**What you are asked to do:**
Write out the data below in full. Keep it exact.

**Source excerpt:**
•••••

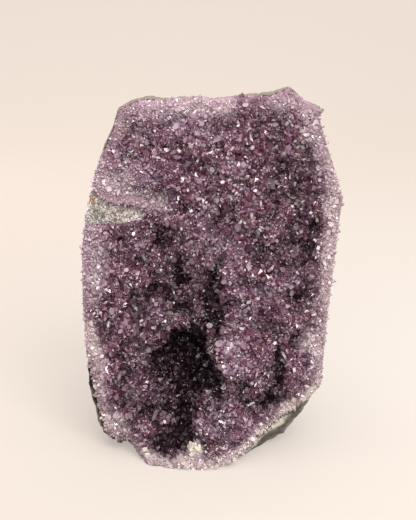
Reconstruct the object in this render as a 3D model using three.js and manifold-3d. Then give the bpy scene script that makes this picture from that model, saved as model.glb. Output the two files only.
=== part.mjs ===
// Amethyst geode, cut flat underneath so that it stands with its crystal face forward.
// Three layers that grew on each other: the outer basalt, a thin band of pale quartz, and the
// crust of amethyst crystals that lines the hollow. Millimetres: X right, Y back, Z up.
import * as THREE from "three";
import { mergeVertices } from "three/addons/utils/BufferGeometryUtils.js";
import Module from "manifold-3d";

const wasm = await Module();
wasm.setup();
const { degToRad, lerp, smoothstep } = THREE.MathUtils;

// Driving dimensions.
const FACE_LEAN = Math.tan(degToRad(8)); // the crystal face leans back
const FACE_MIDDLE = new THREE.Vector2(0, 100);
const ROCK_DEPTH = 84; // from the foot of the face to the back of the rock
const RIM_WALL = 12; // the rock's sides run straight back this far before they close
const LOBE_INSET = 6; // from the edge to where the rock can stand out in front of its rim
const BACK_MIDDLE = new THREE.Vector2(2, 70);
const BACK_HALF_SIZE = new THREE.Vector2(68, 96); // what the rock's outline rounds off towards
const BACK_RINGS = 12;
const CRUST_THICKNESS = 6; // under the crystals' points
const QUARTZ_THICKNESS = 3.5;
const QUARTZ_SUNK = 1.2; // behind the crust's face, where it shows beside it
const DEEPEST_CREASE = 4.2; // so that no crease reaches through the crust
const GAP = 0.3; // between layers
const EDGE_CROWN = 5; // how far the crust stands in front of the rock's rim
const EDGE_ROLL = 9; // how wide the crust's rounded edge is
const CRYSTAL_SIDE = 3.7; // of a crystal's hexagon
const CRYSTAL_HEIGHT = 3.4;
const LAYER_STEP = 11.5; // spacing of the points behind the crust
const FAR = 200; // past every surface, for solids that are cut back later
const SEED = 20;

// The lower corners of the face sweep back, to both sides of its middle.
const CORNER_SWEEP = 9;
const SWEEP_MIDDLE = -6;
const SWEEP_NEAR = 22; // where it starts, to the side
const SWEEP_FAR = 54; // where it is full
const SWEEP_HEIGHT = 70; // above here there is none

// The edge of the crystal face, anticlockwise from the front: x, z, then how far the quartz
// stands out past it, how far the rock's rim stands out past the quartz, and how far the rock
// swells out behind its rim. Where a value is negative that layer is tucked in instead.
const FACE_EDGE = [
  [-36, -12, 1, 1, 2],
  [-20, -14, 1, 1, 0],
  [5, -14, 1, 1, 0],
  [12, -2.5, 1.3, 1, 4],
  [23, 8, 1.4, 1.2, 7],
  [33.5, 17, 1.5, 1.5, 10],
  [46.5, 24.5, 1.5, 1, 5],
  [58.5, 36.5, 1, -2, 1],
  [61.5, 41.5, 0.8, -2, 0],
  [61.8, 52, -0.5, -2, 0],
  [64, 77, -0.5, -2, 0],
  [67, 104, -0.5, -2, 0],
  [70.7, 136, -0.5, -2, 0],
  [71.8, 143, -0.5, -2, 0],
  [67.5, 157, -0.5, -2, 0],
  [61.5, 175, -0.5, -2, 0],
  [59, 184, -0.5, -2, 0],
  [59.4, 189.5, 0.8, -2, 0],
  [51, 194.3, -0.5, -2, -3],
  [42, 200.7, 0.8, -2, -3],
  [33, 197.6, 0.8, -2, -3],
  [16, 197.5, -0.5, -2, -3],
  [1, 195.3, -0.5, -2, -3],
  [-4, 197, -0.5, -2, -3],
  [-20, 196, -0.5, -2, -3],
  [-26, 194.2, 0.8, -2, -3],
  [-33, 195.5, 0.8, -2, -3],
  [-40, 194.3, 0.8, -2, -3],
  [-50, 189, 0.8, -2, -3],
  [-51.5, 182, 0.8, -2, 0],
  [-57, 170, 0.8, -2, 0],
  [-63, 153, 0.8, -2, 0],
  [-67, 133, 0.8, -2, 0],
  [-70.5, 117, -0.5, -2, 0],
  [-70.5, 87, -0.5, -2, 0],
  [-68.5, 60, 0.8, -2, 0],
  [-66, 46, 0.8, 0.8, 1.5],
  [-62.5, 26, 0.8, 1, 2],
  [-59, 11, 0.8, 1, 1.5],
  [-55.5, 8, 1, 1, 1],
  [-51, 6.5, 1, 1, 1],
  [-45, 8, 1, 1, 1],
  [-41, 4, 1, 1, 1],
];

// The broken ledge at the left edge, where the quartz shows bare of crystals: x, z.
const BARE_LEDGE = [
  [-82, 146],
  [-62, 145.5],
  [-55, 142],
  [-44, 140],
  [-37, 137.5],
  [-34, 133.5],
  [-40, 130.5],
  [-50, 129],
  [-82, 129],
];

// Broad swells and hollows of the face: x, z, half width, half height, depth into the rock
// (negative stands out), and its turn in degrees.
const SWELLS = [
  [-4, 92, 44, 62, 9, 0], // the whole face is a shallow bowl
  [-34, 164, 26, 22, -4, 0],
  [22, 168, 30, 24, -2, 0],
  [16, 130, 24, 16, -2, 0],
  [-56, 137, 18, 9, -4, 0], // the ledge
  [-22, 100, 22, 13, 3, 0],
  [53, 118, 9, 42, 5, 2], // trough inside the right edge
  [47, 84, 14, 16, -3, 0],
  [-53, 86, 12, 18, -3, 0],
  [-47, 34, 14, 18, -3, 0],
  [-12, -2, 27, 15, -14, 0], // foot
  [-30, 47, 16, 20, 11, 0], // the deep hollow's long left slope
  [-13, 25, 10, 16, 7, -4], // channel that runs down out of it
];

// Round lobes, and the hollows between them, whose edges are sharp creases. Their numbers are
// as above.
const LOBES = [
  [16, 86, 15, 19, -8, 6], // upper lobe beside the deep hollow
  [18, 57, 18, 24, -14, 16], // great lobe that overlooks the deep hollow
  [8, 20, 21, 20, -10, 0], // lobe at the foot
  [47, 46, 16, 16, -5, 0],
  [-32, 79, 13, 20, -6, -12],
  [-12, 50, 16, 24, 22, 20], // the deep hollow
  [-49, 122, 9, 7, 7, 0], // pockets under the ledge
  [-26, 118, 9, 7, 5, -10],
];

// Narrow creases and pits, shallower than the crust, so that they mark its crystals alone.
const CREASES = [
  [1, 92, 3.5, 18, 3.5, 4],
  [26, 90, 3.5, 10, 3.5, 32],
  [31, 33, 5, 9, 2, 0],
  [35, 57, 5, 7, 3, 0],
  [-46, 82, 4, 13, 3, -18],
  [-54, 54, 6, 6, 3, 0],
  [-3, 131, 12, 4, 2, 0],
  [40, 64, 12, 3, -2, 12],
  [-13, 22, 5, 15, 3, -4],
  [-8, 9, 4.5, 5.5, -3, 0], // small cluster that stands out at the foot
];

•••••

**Final result:**
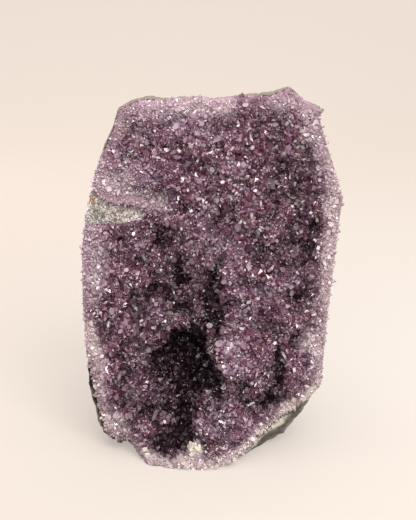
Reconstruct the object in this render as a 3D model using three.js and manifold-3d. Then give the bpy scene script that makes this picture from that model, saved as model.glb. Output the two files only.
=== part.mjs ===
// Amethyst geode, cut flat underneath so that it stands with its crystal face forward.
// Three layers that grew on each other: the outer basalt, a thin band of pale quartz, and the
// crust of amethyst crystals that lines the hollow. Millimetres: X right, Y back, Z up.
import * as THREE from "three";
import { mergeVertices } from "three/addons/utils/BufferGeometryUtils.js";
import Module from "manifold-3d";

const wasm = await Module();
wasm.setup();
const { degToRad, lerp, smoothstep } = THREE.MathUtils;

// Driving dimensions.
const FACE_LEAN = Math.tan(degToRad(8)); // the crystal face leans back
const FACE_MIDDLE = new THREE.Vector2(0, 100);
const ROCK_DEPTH = 84; // from the foot of the face to the back of the rock
const RIM_WALL = 12; // the rock's sides run straight back this far before they close
const LOBE_INSET = 6; // from the edge to where the rock can stand out in front of its rim
const BACK_MIDDLE = new THREE.Vector2(2, 70);
const BACK_HALF_SIZE = new THREE.Vector2(68, 96); // what the rock's outline rounds off towards
const BACK_RINGS = 12;
const CRUST_THICKNESS = 6; // under the crystals' points
const QUARTZ_THICKNESS = 3.5;
const QUARTZ_SUNK = 1.2; // behind the crust's face, where it shows beside it
const DEEPEST_CREASE = 4.2; // so that no crease reaches through the crust
const GAP = 0.3; // between layers
const EDGE_CROWN = 5; // how far the crust stands in front of the rock's rim
const EDGE_ROLL = 9; // how wide the crust's rounded edge is
const CRYSTAL_SIDE = 3.7; // of a crystal's hexagon
const CRYSTAL_HEIGHT = 3.4;
const LAYER_STEP = 11.5; // spacing of the points behind the crust
const FAR = 200; // past every surface, for solids that are cut back later
const SEED = 20;

// The lower corners of the face sweep back, to both sides of its middle.
const CORNER_SWEEP = 9;
const SWEEP_MIDDLE = -6;
const SWEEP_NEAR = 22; // where it starts, to the side
const SWEEP_FAR = 54; // where it is full
const SWEEP_HEIGHT = 70; // above here there is none

// The edge of the crystal face, anticlockwise from the front: x, z, then how far the quartz
// stands out past it, how far the rock's rim stands out past the quartz, and how far the rock
// swells out behind its rim. Where a value is negative that layer is tucked in instead.
const FACE_EDGE = [
  [-36, -12, 1, 1, 2],
  [-20, -14, 1, 1, 0],
  [5, -14, 1, 1, 0],
  [12, -2.5, 1.3, 1, 4],
  [23, 8, 1.4, 1.2, 7],
  [33.5, 17, 1.5, 1.5, 10],
  [46.5, 24.5, 1.5, 1, 5],
  [58.5, 36.5, 1, -2, 1],
  [61.5, 41.5, 0.8, -2, 0],
  [61.8, 52, -0.5, -2, 0],
  [64, 77, -0.5, -2, 0],
  [67, 104, -0.5, -2, 0],
  [70.7, 136, -0.5, -2, 0],
  [71.8, 143, -0.5, -2, 0],
  [67.5, 157, -0.5, -2, 0],
  [61.5, 175, -0.5, -2, 0],
  [59, 184, -0.5, -2, 0],
  [59.4, 189.5, 0.8, -2, 0],
  [51, 194.3, -0.5, -2, -3],
  [42, 200.7, 0.8, -2, -3],
  [33, 197.6, 0.8, -2, -3],
  [16, 197.5, -0.5, -2, -3],
  [1, 195.3, -0.5, -2, -3],
  [-4, 197, -0.5, -2, -3],
  [-20, 196, -0.5, -2, -3],
  [-26, 194.2, 0.8, -2, -3],
  [-33, 195.5, 0.8, -2, -3],
  [-40, 194.3, 0.8, -2, -3],
  [-50, 189, 0.8, -2, -3],
  [-51.5, 182, 0.8, -2, 0],
  [-57, 170, 0.8, -2, 0],
  [-63, 153, 0.8, -2, 0],
  [-67, 133, 0.8, -2, 0],
  [-70.5, 117, -0.5, -2, 0],
  [-70.5, 87, -0.5, -2, 0],
  [-68.5, 60, 0.8, -2, 0],
  [-66, 46, 0.8, 0.8, 1.5],
  [-62.5, 26, 0.8, 1, 2],
  [-59, 11, 0.8, 1, 1.5],
  [-55.5, 8, 1, 1, 1],
  [-51, 6.5, 1, 1, 1],
  [-45, 8, 1, 1, 1],
  [-41, 4, 1, 1, 1],
];

// The broken ledge at the left edge, where the quartz shows bare of crystals: x, z.
const BARE_LEDGE = [
  [-82, 146],
  [-62, 145.5],
  [-55, 142],
  [-44, 140],
  [-37, 137.5],
  [-34, 133.5],
  [-40, 130.5],
  [-50, 129],
  [-82, 129],
];

// Broad swells and hollows of the face: x, z, half width, half height, depth into the rock
// (negative stands out), and its turn in degrees.
const SWELLS = [
  [-4, 92, 44, 62, 9, 0], // the whole face is a shallow bowl
  [-34, 164, 26, 22, -4, 0],
  [22, 168, 30, 24, -2, 0],
  [16, 130, 24, 16, -2, 0],
  [-56, 137, 18, 9, -4, 0], // the ledge
  [-22, 100, 22, 13, 3, 0],
  [53, 118, 9, 42, 5, 2], // trough inside the right edge
  [47, 84, 14, 16, -3, 0],
  [-53, 86, 12, 18, -3, 0],
  [-47, 34, 14, 18, -3, 0],
  [-12, -2, 27, 15, -14, 0], // foot
  [-30, 47, 16, 20, 11, 0], // the deep hollow's long left slope
  [-13, 25, 10, 16, 7, -4], // channel that runs down out of it
];

// Round lobes, and the hollows between them, whose edges are sharp creases. Their numbers are
// as above.
const LOBES = [
  [16, 86, 15, 19, -8, 6], // upper lobe beside the deep hollow
  [18, 57, 18, 24, -14, 16], // great lobe that overlooks the deep hollow
  [8, 20, 21, 20, -10, 0], // lobe at the foot
  [47, 46, 16, 16, -5, 0],
  [-32, 79, 13, 20, -6, -12],
  [-12, 50, 16, 24, 22, 20], // the deep hollow
  [-49, 122, 9, 7, 7, 0], // pockets under the ledge
  [-26, 118, 9, 7, 5, -10],
];

// Narrow creases and pits, shallower than the crust, so that they mark its crystals alone.
const CREASES = [
  [1, 92, 3.5, 18, 3.5, 4],
  [26, 90, 3.5, 10, 3.5, 32],
  [31, 33, 5, 9, 2, 0],
  [35, 57, 5, 7, 3, 0],
  [-46, 82, 4, 13, 3, -18],
  [-54, 54, 6, 6, 3, 0],
  [-3, 131, 12, 4, 2, 0],
  [40, 64, 12, 3, -2, 12],
  [-13, 22, 5, 15, 3, -4],
  [-8, 9, 4.5, 5.5, -3, 0], // small cluster that stands out at the foot
];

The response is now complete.